There is no glory without suffering, and no triumph without
sacrifice. But the sad fact is that the same people who praise you and clap for
you at the time of glory, are the same who will stone you in the hour of your
agony. Mankind in general, and Christians in particular have a kind of split
personality. They can praise with their mouth and insult with their very mouth.
They bless with their hand and stone with the same hand.
A story goes that a Bishop dropped by a sister’s convent on
a pastoral visit. Upon arriving, the Mother Superior was so proud of their
parrot that she praises it to the Bishop saying that it was a very pious
parrot. "When you pull its right leg, it prays the Our Father. When you
pull the left, it says the Hail Mary." The Bishop did so and was amazed.
Then, it came into his mind to try something. He pulled simultaneously the
right and left leg of the parrot. The animal shouted: "Ooh shit! Son of
whore! Don't you know that I will fall!" Surprised, was the Bishop. So the
pious parrot could say a bad word!
That is exactly our reality in life. We hold hidden within
us a Pagan and Christian personality. We show out to be good Christians but
just to cover up the Pagan. At times, however, the hidden personality surfaces.
These two inconsistent facts could be seen in today's two Gospel stories, the
triumphant entry of Jesus in Jerusalem and his passion and death in the same
city.
In a lapse of one week, the Lord was acclaimed and
crucified. In the first part of our celebration, with the blessing of the palms
and the solemn procession, we heard the narrative of Matthew about Jesus' entry
into the Holy City. He was welcomed and acclaimed by the people: "Hosanna
to the Son of David! Blessed is he who comes in the name of the Lord, Hosanna
in the highest!" It was Jesus’ hour of glory. We could say that the crowd
has seen in Him the long-awaited Messiah.

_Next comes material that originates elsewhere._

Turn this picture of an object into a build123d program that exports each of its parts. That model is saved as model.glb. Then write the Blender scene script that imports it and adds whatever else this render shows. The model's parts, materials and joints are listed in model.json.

The time has then come for Christ’s
glorification. But then, less than a week, the one who was acclaimed will be
stoned, rejected, and shouted over: "Let him be crucified!" And while
Pilate out of cowardice wanted to wash his hands, the crowd, instigated by the
elders will claim their responsibility: "His blood be on us and on our
children!" That is the contrasting and inconsistent fact of our lives.

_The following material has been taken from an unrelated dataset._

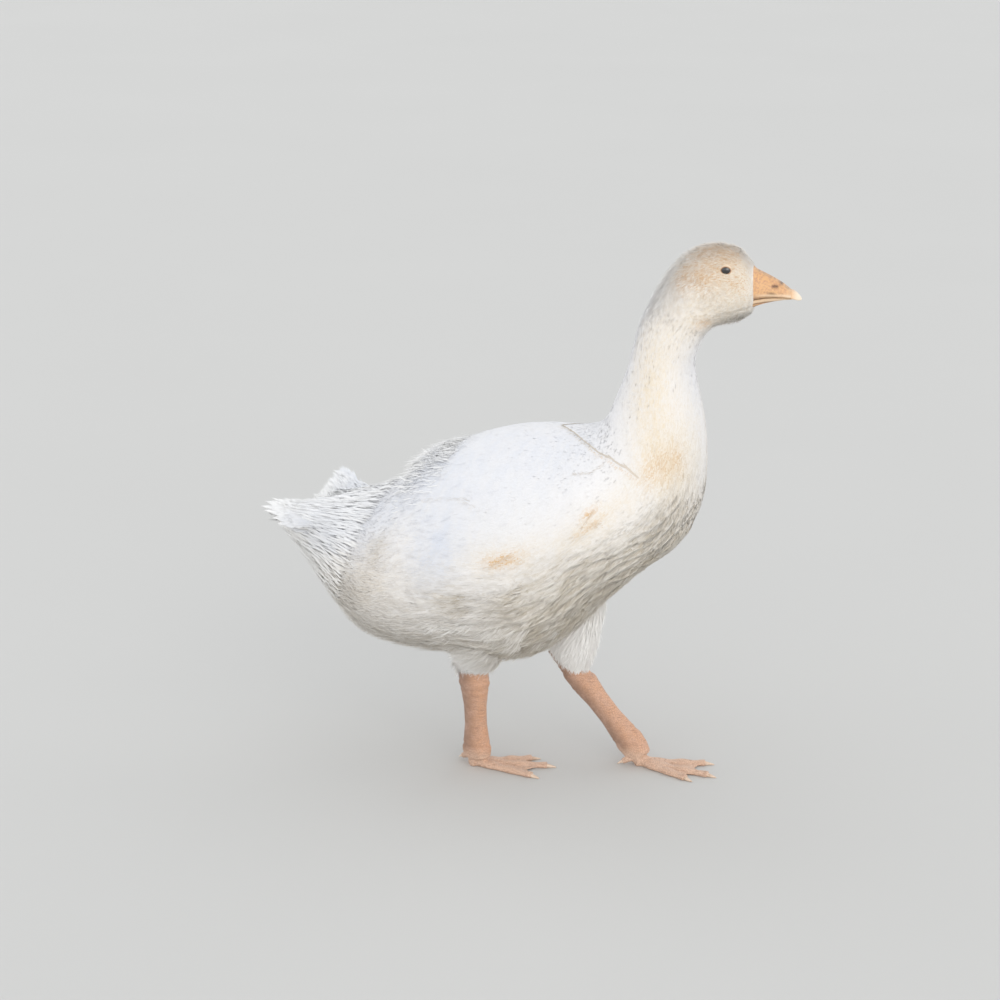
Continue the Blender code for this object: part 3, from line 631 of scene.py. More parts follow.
down_material = plumage_material("down", 0.06, 0.12)
# A whiter copy of the down with less root shade, painted light for the shaded thighs, tail and step.
painted_light_material = plumage_material("painted_light_down", 0.03, 0.04, LIT_WHITE)
skin_material = plumage_material("skin_down", 0.05, 0.0, tufted=False)
print("plumage materials:", down_material.name, skin_material.name)

# %% [markdown]
# ## The skin
# One closed skin runs from the tail to the bill with both thighs joined to it, so no seam shows between the
# parts. It could be sculpted, but an exact union of three lofts from the same tables keeps every size. It lies
# inside the outline by the coat's depth. A thigh's table gives level ovals from the body down to the hock, each
# by its middle and its two half widths; hock and ankle are where the bare leg begins and ends.

# %% Legs' measures
LEGS = {
    "right": dict(side=-1, ankle=(0, -18, 20), hock=(4, -37, 113), toe_out=-15.5, thigh=np.array([
        (38, -62, 205, 42, 34), (30, -56, 174, 39, 34), (20, -50, 156, 33.5, 29),
        (12, -43, 137, 27, 21), (3.5, -38, 124, 16.5, 13)], float) * MM),
    "left": dict(side=1, ankle=(157, 47, 26), hock=(91, 51, 100), toe_out=-8, thigh=np.array([
        (80, 64, 210, 42, 34), (83, 61, 184, 39, 34), (85, 57, 160, 35, 30),
        (88, 53, 132, 27, 22), (91.5, 51, 112, 17.5, 14)], float) * MM),
}


def thigh(leg, t, around, out=0.0):
    """The thigh's surface: level ovals along its middle line. t runs from 0 in the body to 4 at the hock."""
    t, around = np.broadcast_arrays(np.asarray(t, float), np.asarray(around, float))
    row = through(leg["thigh"], t)
    long, wide = row[..., 3] + out, row[..., 4] + out
    return np.stack([row[..., 0] + long * np.cos(around), row[..., 1] + wide * np.sin(around), row[..., 2]], -1)


def thigh_skin_out(t):
    """The thigh's skin lies inside the outline, least at the hock."""
    return -np.interp(t, [0, 2, 3.4, 4], [4.5, 5, 4, 2.5]) * MM


# %% The skin
def baked(made):
    """The object with its modifiers applied to its mesh."""
    graph = bpy.context.evaluated_depsgraph_get()
    mesh = bpy.data.meshes.new_from_object(made.evaluated_get(graph))
    made.modifiers.clear()
    made.data = mesh
    return made


s_grid, a_grid = np.linspace(-TAIL_ROWS, 23.55, 277)[:, None], circle(160)[None, :]
a_signed = np.where(a_grid > PI, a_grid - 2 * PI, a_grid)
skin_rings = body(s_grid, a_grid, skin_out(s_grid, a_signed))
skin = loft("skin", skin_rings, skin_material)
for name, leg in LEGS.items():
    t_grid = np.linspace(0, 4, 60)[:, None]
    rings = thigh(leg, t_grid, circle(72)[None, :], thigh_skin_out(t_grid))
    thigh_piece = loft("thigh_piece", rings, skin_material)
    join = skin.modifiers.new("join", "BOOLEAN")
    join.operation, join.object, join.solver = "UNION", thigh_piece, "EXACT"
    bpy.context.view_layer.update()
    baked(skin)
    bpy.data.objects.remove(thigh_piece)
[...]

The main message of today’s liturgy, besides the
inconsistence of our human reality, is that Jesus gives up his life to save
sinners. That is what the Holy Week reveals, the self-offering of the Son of
God for the salvation of sinners. The four evangelists, in their quite
different, but singular accounts of the Passion, Death, and Resurrection of the
Lord relay that message. They do not report the passion and death of the Lord
just to play on our emotions. They rather show us the depth of God’s love, how
love leads to the ultimate and supreme sacrifice of His Only Begotten Son. This
meets the words of the Lord to his disciples in his final addresses: “No one
has greater love than this, to lay down one’s life for one’s friends.” (Jn
15:13)
The first reading presents the fate of the just. We are told
that trials and tribulations are never far away from the paths of those who set
their firm trust in the Lord. But in their tribulations, God does never forsake
them. When you are faithful to the mission the Lord entrusts you, even though
you may go through hardships, you must never lose hope or give up. While it may
seem, as sing the Psalmist, that the Lord has abandoned you, a greater hope
springs to tell you that God holds an inordinate glory in reserve for you. The
trials of the present must never take away our hope for a brighter future.
There is no Good Friday that does not lead to an Easter Sunday. Jesus himself
did experience it. That is the story narrated by Matthew in the Gospel. Jesus
is the perfect image of the just, the Servant of God who accepted
wholeheartedly all his tribulations and hardships. He did so, not only to save
us but also to teach us. Paul, in the second reading, tells us that Jesus was
able of such a greater sacrifice because of his virtuous life. He is the
perfection of humility. For, “Christ Jesus, though he was in the form of God,
did not regard equality with God as something to be grasped. Rather, he emptied
himself, taking the form of a slave, coming in human likeness; and found human
in appearance, he humbled himself, becoming obedient to the point of death,
even death on a cross…” It is because of such great humility God exalted him
far ahead and beyond all.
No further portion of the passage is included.